At the second stage, from July 1, 2002, the ministry plans to raise wages of servicemen according to their posts, adjusting them to wages of state employees and increasing additional payments for long service. Along with this, the ministry will stop paying compensations for the income tax and payments for housing, telephone and public utilities services. A so-called addition will be canceled for the officers who have served at least for 20 years (it amounts almost to one-third of a retired officer’s pension).

Thus, from July 1, 2002, servicemen will earn twice as much as they earn now. For example, monthly wages of a platoon commander will amount to about 4,000 rubles, wages of a battery commander to about 6,000-7,000 rubles, and wages of a regiment commander to about 8,000 rubles. However, officers will have to pay a 13% income tax from their wages and to pay fully for the apartments and other services. As a result, they will have by 40-50% less money left from this sum.

Many officers do not understand why it is necessary to introduce such novelties. There is logic in their arguments. If the stage cares about the Armed Forces it could have simply retained the social benefits and could have simply raised the wages. In the near future inflation will devaluate the compensations to servicemen for the canceled benefits. This means that the social motives, although very weak, which somehow make people serve in the Armed Forces now will cease to be effective in the future.

Meanwhile, from the standpoint of the state, the Kremlin initiatives regarding cancellation of benefits for the servicemen look ideal. Financial novelties will slightly increase money allowances for junior officers. Senior officers, especially those who had an additional payment, will lose practically all incentives for service. The state actually did not increase the military budget but took a part of money from senior officers and gave it to junior officers.

The government also plans to introduce some other novelties related to reduction of the social component of military expenditures. For 2002 the government sets the value of food ratios at 43.20 rubles per day, or approximately 1,400 rubles per month, and plans to pay a monetary compensation to those who prefer money to food according to the former level of 20 rubles per day. This means that a person who eats in a military canteen will receive food worth 43.20 rubles per day and a person who prefers money will receive 20 rubles per day in cash. The government has the right to “choose categories of servicemen who are entitled to compensation of 20 rubles per day.”

Payments to military pensioners will be lowered. The value of the food rations (that is, 1,400 rubles a month) will be excluded from their pensions.

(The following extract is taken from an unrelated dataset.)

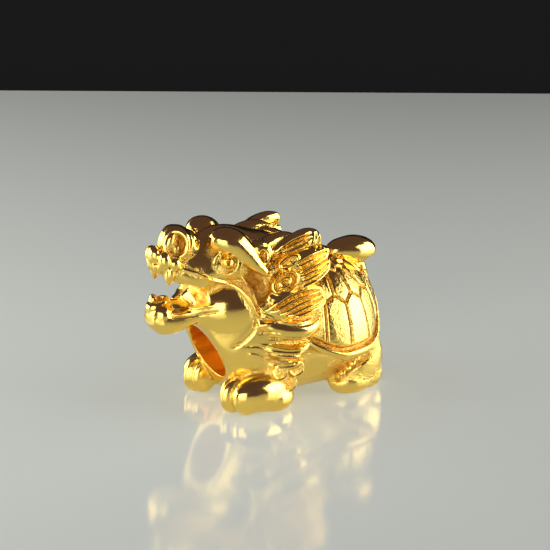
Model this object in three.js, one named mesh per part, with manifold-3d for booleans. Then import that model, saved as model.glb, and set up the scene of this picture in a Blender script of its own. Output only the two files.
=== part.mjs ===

The government also plans to lower the maximum pension for retired officers. Andrei Nikolaev, chair of the Duma defense committee, explained, “a pension is assigned to an individual, and henceforth the law will be an effective antedate, and we will take this pension from an individual. On which grounds?” Nikolaev is also concerned about the planned lowering of additional payments for work in the ministries and agencies where there is military service from 50% to 25%. Nikolaev says that in the draft budget for 2002 the government launched an unprecedented offensive on the social rights and benefits of servicemen. According to his opinion shared by a majority of members of his committee, it is necessary to invalidate the new federal bill “On amendments to some legal acts on money allowances and benefits to servicemen” because it contradicts to the Constitution and cancels some benefits for servicemen. Nikolaev refers to conclusions of the Supreme Court stating that “The cancellation of social guarantees and benefits for servicemen and members of their families do not meet requirements of the law on the reliable protection of servicemen’s rights, state interests and the task of modernization and strengthening of the Armed Forces.” Duma deputies already split according to their attitudes on this bill. The pro-government majority (right-wing and centrist organizations) supports the bill, and communists and agrarians are opposed to it.

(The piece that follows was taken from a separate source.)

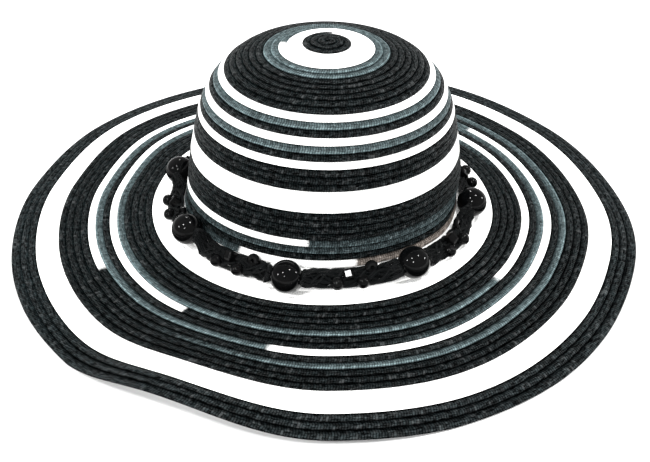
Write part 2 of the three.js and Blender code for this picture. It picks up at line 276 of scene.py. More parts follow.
# Form of the beads. Levels and reaches are shares of half a bead's size, and the
# disc's levels are shares of half its thickness.
BORE = 1.3  # radius
BORE_LIP = 0.35  # how far the bore's edge is broken
CUBE_FACE = [
    {"level": 1.0, "reach": 0.52},
    {"level": 0.9, "reach": 0.85},
]
CUBE_FLATNESS = 0.02  # radians between faces that count as one
DISC_THICKNESS = 0.4  # over its width
DISC_LIP = 0.9  # level at the bore
DISC_FACE = [
    {"reach": 0.7, "level": 1.0},
    {"reach": 0.93, "level": 0.75},
    {"reach": 1.0, "level": 0.3},
]
SMOOTH_ANGLE = 50  # edges sharper than this stay crisp
FACET_ANGLE = 15  # and on the small beads

# Straw's pattern. Scales and grains say how often a noise changes in one row pitch
# along the braid and on the way across it.
STRANDS_PER_PITCH = 3.2
STRAND_BANDS = 2.0  # legs of the strands' zigzag on the way across
STRAND_LEAN = 0.4  # strand widths that a leg leans by
STRAND_WOBBLE = 0.5  # strand widths
STRAND_ROUNDING = 2.4  # power of a strand's rounded section, higher is flatter
WOBBLE_SCALE = 1.7
DRIFT_SCALE = 0.35
# scale of the painted glints, light specks added to the straw's colour
PAINTED_GLINT_SCALE = 0.9
FIBRE_GRAIN = (26.0, 5.0, 1.0)
STRIP_GRAIN = (1.3, 5.5, 1.0)
STRAW_RELIEF = {"weave": 0.6, "strips": 1.2, "fibre": 0.25}
STRAW_DEPTH = 0.0008  # of the relief, in metres

# Spans of the straw's look: from where to where a value is read and, if not 0 and 1,
# what it gives at either end. Light is the dye's, and across runs as in the section.
STRAW_SPANS = {
    "pale by light": (0.03, 0.6),
    "weave by tuck": (0.0, 0.5, 0.55, 1.0),
    # painted shade in a row's inner crease: where across the row it lies, and how deep it is by the dye's
    # paleness
    "crease by across": (0.02, 0.58),
    "crease by pale": (0.0, 1.0, 0.85, 0.0),
    # painted shade at a row's outer edge, and the paleness above which it is left out
    "fall by across": (0.88, 1.0, 0.0, 0.65),
    "no fall by pale": (0.2, 0.6),
    # painted highlight along the greys' outer edge: where across the row it lies, and the dye lightnesses
    # that carry it
    "edge by across": (0.74, 0.84),
    "edge from light": (0.01, 0.03),
    "edge to light": (0.04, 0.12, 1.5, 0.2),
    "patches by dark": (0.008, 0.05, 0.85, 0.4),
    "patches by light": (0.15, 0.6, 1.0, 0.06),
    "gap by pale": (0.0, 0.6, 0.3, 0.93),
    "tone": (0.0, 1.0, -0.7, 1.2),
    "drift": (0.3, 0.7, 0.8, 1.2),
    "streak": (0.34, 0.66, -0.85, 1.1),
    # painted glints: light specks added to the straw's colour
    "painted_glint": (0.42, 0.6, 0.0, 0.03),
    "sheen": (0.38, 0.62, 0.02, 0.26),
    "roughness": (0.3, 0.7, 0.36, 0.6),
    "relief by light": (0.2, 0.6, 1.0, 0.4),
}
TICK_SPAN = (0.15, 0.75)  # of the weave, from between strands to a strand's middle
TICK_LIGHT = 1.22

# Polished beads. Colours are in linear light, clean and smeared, scales are in waves
# to the metre, and the depth of the waviness is in metres.
GLOSS_COLOURS = [(0.001, 0.0011, 0.0013, 1), (0.0035, 0.0035, 0.0035, 1)]
SMEAR_SCALE = 90.0
SMEAR_SPAN = (0.35, 0.7)
GLOSS_ROUGHNESS = (0.3, 0.75, 0.05, 0.12)
GLOSS_SPECULAR = 0.08
GLOSS_WAVES = {"scale": 160.0, "depth": 0.0001, "strength": 0.3}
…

It is likely that the bill will be passed. Thus, for the first time during entire post-Soviet history an event will occur which definitely shows a real attitude of the incumbent authorities to the Armed Forces. Many experts say that social conditions of servicemen will get worse.

Meanwhile, some politicians and observers point out that the Kremlin has a way out to not worsen social protection of servicemen. According to presidential decrees, which outline the military policy of the country and were issued by Yeltsin, it is necessary to spend at least 3.5% of the GDP on defense. If these figures are included in the budget for 2002 Russia will be able to solve the problem of substantial improvement of servicemen’s efficiency and to prevent the outflow of junior officers from the Armed Forces.